## [Your goal]
Extract the lines between the ones holding "joint = (SIDES[side] * HALF_WIDTH, 0, CROSSBAR_Z)" and "beads, rose-gold plating.", inclusive, exactly as written and nothing more.

* start *

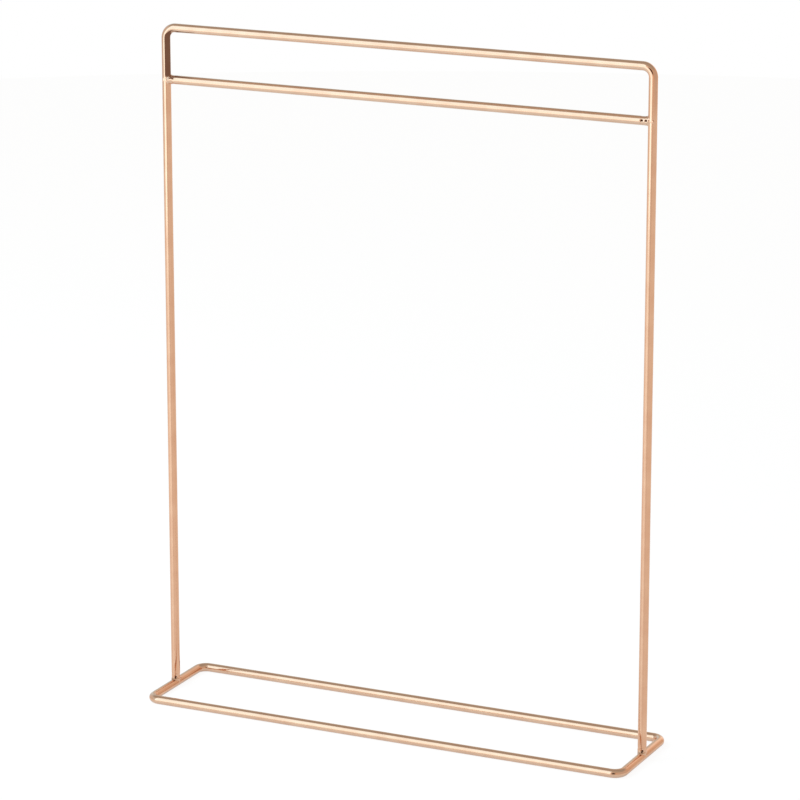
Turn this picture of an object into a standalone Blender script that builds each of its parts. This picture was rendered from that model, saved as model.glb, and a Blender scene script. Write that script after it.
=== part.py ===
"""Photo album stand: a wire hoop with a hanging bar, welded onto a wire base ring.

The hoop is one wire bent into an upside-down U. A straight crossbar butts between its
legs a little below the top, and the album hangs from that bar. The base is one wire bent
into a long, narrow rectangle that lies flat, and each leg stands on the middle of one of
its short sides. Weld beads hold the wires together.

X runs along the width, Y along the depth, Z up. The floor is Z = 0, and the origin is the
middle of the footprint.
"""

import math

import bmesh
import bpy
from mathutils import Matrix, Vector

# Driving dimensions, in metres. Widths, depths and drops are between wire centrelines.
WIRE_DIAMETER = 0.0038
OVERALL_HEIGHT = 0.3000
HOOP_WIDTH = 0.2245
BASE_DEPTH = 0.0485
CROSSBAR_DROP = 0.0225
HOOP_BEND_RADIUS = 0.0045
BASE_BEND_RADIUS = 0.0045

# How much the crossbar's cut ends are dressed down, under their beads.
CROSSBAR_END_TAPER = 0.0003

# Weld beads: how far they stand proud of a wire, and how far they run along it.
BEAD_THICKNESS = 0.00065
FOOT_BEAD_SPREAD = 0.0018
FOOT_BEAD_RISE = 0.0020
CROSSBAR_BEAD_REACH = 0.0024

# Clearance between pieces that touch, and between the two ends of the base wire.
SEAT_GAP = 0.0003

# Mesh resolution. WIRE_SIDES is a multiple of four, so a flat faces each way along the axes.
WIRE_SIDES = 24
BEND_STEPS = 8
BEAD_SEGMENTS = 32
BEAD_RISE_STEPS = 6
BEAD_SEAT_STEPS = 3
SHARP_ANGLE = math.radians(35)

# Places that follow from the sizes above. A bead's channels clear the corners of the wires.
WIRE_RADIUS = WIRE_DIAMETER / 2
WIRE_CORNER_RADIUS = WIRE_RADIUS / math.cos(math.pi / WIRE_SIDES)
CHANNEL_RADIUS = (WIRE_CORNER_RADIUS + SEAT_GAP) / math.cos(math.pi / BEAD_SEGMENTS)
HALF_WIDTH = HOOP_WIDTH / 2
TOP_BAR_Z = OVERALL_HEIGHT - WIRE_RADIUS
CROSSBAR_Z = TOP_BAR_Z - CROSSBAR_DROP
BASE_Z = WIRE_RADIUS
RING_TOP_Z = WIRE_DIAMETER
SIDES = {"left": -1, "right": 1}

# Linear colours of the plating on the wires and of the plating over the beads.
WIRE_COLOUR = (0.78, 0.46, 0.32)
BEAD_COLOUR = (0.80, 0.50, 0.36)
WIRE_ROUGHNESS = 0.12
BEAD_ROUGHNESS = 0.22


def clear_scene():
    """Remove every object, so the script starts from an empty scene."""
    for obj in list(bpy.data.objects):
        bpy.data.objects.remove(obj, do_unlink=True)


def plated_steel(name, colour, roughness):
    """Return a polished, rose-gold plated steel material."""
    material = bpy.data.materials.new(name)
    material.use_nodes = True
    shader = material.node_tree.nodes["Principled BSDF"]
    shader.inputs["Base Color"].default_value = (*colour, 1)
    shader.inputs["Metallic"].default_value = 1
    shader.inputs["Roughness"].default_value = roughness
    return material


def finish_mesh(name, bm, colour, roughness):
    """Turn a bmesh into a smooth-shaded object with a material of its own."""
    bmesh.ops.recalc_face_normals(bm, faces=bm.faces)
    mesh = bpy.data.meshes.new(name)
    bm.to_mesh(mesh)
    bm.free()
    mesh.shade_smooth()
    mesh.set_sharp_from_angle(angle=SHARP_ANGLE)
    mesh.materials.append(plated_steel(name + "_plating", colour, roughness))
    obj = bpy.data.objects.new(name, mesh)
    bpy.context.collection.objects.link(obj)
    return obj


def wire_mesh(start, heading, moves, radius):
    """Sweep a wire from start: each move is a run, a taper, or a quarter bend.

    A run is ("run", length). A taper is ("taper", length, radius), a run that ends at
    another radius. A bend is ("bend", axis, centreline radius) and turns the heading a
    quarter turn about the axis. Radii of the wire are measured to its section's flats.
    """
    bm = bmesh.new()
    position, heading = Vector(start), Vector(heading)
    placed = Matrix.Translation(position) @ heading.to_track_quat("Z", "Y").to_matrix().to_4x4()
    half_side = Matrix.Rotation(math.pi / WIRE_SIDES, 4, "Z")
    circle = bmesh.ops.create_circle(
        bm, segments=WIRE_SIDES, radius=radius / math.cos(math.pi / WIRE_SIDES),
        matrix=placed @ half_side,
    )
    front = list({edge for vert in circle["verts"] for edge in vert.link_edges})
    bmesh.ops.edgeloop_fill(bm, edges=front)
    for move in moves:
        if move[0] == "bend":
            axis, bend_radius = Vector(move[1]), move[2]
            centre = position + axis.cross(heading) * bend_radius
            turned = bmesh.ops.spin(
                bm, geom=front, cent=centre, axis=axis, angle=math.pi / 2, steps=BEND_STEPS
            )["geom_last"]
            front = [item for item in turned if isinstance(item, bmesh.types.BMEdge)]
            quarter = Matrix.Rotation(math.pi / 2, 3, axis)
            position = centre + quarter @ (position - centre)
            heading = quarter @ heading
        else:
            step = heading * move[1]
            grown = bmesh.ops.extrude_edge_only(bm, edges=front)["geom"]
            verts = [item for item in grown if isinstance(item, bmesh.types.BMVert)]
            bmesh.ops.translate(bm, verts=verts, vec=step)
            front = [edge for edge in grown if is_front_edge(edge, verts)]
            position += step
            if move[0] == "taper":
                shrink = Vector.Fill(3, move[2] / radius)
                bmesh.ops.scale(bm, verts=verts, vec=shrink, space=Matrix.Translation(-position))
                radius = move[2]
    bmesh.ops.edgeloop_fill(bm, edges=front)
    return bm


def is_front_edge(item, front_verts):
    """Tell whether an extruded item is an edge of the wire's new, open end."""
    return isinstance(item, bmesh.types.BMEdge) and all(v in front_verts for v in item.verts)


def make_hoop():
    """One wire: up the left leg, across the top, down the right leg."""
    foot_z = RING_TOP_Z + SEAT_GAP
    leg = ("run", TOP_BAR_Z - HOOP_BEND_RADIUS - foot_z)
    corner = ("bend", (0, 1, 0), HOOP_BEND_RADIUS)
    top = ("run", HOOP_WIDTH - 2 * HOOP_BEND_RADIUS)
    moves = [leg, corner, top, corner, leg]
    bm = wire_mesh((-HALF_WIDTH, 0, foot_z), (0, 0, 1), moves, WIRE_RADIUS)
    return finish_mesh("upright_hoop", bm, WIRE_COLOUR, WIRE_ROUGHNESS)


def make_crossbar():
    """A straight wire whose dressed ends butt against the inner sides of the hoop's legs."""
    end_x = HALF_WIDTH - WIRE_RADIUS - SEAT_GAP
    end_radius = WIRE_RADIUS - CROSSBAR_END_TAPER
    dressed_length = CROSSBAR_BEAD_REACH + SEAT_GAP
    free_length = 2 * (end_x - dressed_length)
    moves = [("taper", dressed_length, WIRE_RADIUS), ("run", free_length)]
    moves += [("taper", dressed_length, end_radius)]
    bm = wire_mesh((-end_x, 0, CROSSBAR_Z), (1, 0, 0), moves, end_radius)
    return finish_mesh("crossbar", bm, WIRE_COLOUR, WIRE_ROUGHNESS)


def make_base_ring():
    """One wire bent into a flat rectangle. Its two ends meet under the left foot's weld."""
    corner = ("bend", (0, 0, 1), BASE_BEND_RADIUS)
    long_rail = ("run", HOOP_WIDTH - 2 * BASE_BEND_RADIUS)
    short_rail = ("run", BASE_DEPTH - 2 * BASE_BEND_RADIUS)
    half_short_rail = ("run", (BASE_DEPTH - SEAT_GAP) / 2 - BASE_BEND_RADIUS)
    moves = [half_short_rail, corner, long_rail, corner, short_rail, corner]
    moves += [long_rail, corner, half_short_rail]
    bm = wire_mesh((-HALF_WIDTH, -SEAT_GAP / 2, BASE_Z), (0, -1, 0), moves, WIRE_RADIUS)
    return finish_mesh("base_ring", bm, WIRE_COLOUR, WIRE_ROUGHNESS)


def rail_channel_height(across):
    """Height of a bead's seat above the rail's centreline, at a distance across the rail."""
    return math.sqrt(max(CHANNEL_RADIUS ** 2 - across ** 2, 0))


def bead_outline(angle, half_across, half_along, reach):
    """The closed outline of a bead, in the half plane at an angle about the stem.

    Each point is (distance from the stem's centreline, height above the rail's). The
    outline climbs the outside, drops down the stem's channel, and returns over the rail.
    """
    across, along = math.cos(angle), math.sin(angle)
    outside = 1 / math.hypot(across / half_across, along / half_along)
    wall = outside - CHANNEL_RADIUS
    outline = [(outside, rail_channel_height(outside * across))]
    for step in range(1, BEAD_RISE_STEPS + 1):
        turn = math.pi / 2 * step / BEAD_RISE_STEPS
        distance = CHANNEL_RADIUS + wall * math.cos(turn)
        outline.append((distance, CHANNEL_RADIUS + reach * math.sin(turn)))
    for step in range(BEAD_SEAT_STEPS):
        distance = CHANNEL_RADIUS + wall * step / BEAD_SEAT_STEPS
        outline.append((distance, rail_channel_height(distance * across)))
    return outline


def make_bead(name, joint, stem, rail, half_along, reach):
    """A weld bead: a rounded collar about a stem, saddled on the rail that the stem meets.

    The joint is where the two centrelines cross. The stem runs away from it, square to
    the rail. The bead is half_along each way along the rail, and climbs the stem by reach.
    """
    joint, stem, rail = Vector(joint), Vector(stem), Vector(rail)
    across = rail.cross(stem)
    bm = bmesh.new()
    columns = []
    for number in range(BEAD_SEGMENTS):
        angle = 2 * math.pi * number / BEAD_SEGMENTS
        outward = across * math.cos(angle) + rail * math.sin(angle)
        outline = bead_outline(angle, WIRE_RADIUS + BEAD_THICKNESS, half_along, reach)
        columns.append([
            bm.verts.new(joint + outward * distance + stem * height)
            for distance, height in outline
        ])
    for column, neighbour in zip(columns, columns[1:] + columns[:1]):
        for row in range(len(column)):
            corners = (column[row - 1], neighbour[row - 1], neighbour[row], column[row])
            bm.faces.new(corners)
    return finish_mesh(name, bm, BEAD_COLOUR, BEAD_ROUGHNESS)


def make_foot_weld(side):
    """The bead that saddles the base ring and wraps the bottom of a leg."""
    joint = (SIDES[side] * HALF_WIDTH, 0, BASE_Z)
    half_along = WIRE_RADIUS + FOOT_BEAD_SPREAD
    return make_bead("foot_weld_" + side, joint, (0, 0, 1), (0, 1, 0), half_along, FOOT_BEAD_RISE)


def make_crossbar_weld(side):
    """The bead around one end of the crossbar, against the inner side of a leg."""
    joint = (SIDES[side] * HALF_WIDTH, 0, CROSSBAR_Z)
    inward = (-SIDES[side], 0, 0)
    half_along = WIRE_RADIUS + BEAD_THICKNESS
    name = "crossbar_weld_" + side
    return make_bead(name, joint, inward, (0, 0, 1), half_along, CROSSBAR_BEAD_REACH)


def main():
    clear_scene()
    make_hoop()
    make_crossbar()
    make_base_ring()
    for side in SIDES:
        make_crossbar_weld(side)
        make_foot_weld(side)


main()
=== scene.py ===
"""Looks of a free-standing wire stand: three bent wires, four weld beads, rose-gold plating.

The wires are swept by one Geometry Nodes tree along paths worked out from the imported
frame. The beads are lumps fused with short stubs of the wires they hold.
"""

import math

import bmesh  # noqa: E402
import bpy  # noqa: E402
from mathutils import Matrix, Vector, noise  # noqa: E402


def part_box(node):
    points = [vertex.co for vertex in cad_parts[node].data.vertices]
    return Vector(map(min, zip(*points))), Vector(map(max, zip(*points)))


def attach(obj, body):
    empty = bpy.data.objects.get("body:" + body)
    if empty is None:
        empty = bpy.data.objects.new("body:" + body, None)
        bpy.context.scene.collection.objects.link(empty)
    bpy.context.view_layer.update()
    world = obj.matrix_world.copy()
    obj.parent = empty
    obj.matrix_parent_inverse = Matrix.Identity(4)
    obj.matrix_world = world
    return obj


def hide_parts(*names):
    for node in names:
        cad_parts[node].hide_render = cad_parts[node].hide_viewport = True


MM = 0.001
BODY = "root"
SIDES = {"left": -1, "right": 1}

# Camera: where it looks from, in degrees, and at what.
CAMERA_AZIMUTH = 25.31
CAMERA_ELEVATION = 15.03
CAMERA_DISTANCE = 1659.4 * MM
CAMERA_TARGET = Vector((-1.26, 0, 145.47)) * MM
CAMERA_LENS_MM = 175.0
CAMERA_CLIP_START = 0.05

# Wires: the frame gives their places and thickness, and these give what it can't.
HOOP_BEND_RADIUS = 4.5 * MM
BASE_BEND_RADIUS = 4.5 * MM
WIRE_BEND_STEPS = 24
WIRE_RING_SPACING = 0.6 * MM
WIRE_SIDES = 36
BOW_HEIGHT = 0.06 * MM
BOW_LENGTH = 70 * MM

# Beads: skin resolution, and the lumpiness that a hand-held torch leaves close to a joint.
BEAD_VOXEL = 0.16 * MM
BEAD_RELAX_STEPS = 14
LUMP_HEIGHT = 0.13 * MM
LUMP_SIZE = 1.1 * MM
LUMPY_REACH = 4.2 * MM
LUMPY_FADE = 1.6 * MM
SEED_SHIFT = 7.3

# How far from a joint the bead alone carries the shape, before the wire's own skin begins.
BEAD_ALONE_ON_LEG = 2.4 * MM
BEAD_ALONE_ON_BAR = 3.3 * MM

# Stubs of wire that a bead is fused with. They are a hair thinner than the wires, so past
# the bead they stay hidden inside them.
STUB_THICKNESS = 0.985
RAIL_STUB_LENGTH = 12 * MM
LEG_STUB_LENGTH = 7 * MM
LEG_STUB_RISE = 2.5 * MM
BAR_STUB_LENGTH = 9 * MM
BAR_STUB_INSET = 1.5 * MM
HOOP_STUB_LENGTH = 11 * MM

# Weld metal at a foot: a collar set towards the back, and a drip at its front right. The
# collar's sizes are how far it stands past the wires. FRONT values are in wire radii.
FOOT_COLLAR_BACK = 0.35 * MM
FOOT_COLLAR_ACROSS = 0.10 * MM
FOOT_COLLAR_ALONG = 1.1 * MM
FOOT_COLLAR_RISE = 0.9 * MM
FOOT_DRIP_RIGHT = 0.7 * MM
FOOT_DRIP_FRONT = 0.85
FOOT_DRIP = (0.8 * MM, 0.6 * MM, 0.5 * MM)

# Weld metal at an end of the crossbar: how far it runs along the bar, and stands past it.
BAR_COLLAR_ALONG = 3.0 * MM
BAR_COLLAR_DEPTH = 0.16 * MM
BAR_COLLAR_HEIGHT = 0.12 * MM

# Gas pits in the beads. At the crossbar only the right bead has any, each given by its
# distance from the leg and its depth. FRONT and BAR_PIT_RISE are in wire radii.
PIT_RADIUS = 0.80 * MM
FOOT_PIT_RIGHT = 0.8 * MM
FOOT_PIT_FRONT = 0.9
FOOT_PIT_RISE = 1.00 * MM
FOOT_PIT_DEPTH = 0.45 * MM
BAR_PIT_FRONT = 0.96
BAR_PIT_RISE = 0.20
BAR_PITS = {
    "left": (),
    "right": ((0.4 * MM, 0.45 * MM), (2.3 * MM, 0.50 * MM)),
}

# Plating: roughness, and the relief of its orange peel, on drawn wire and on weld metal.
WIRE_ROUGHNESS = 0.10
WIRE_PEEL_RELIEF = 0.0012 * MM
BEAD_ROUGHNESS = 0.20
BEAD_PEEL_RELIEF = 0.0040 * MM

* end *

## [Task response]
    joint = (SIDES[side] * HALF_WIDTH, 0, CROSSBAR_Z)
    inward = (-SIDES[side], 0, 0)
    half_along = WIRE_RADIUS + BEAD_THICKNESS
    name = "crossbar_weld_" + side
    return make_bead(name, joint, inward, (0, 0, 1), half_along, CROSSBAR_BEAD_REACH)


def main():
    clear_scene()
    make_hoop()
    make_crossbar()
    make_base_ring()
    for side in SIDES:
        make_crossbar_weld(side)
        make_foot_weld(side)


main()
=== scene.py ===
"""Looks of a free-standing wire stand: three bent wires, four weld beads, rose-gold plating.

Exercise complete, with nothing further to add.